In the data below, find each line containing the string "JSON" and return it.

┌─ RECORD EXTRACTS

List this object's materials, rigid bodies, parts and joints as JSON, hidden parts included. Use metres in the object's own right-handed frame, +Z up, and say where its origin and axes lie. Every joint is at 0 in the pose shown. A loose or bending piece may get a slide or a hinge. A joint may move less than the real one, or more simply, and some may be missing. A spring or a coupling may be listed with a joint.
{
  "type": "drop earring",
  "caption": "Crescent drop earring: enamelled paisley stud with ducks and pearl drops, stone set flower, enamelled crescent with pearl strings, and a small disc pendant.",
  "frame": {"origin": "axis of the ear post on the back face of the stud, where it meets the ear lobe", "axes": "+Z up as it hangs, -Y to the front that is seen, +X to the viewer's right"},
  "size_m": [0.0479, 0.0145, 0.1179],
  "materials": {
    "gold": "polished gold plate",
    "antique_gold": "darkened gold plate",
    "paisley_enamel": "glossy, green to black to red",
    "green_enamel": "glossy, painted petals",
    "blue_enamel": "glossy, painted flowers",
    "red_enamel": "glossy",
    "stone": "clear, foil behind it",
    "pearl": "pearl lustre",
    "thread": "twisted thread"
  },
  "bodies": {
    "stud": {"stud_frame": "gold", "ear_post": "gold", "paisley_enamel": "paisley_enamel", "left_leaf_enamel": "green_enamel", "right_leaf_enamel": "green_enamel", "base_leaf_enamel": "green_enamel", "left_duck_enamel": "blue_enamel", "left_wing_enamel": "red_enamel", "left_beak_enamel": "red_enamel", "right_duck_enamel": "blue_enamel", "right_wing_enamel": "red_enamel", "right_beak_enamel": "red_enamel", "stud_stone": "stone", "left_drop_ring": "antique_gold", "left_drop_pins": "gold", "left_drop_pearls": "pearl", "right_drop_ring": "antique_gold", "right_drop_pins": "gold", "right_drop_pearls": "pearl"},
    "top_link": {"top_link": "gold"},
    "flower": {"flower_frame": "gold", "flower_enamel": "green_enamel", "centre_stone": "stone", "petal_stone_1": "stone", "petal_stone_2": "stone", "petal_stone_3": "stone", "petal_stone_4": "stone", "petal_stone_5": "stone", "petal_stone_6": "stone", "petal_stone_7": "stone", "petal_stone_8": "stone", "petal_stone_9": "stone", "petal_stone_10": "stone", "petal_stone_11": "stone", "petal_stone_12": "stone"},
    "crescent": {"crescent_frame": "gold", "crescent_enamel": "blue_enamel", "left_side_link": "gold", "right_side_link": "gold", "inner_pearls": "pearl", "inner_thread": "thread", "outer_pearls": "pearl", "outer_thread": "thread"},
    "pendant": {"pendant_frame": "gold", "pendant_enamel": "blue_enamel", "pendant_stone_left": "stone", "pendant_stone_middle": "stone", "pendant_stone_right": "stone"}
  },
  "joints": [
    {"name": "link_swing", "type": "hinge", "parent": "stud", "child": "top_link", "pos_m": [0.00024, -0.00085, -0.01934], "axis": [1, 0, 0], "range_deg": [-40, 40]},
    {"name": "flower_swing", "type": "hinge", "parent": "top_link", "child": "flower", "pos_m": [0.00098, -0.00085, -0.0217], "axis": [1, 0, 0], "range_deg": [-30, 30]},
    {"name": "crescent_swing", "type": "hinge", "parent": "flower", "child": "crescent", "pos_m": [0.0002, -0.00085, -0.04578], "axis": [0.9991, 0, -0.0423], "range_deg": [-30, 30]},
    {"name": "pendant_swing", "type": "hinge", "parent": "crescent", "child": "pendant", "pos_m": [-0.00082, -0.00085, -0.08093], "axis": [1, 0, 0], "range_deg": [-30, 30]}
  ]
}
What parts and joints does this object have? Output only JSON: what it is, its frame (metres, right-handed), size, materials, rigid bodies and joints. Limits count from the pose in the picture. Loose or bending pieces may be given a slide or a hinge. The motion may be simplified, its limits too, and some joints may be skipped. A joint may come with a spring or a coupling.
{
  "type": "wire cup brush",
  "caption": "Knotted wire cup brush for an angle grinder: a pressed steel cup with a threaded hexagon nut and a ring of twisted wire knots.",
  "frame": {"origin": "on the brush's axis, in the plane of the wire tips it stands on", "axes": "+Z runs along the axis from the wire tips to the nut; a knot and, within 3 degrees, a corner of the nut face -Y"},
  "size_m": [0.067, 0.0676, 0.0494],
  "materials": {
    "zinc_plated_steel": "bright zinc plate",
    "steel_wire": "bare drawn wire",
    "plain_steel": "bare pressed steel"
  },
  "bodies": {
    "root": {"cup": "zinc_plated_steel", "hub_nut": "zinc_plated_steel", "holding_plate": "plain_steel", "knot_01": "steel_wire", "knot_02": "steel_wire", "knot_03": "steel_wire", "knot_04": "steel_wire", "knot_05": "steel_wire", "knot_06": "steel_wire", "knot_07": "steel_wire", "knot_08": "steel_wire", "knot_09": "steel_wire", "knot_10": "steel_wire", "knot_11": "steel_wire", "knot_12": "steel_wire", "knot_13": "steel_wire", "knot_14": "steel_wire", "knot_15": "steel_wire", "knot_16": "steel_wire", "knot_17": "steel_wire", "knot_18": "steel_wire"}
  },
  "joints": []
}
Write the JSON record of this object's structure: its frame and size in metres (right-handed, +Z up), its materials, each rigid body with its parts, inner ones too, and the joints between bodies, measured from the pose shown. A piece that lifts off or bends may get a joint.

└─

* **EXERCISE ANSWER**:
List this object's materials, rigid bodies, parts and joints as JSON, hidden parts included. Use metres in the object's own right-handed frame, +Z up, and say where its origin and axes lie. Every joint is at 0 in the pose shown. A loose or bending piece may get a slide or a hinge. A joint may move less than the real one, or more simply, and some may be missing. A spring or a coupling may be listed with a joint.
What parts and joints does this object have? Output only JSON: what it is, its frame (metres, right-handed), size, materials, rigid bodies and joints. Limits count from the pose in the picture. Loose or bending pieces may be given a slide or a hinge. The motion may be simplified, its limits too, and some joints may be skipped. A joint may come with a spring or a coupling.
Write the JSON record of this object's structure: its frame and size in metres (right-handed, +Z up), its materials, each rigid body with its parts, inner ones too, and the joints between bodies, measured from the pose shown. A piece that lifts off or bends may get a joint.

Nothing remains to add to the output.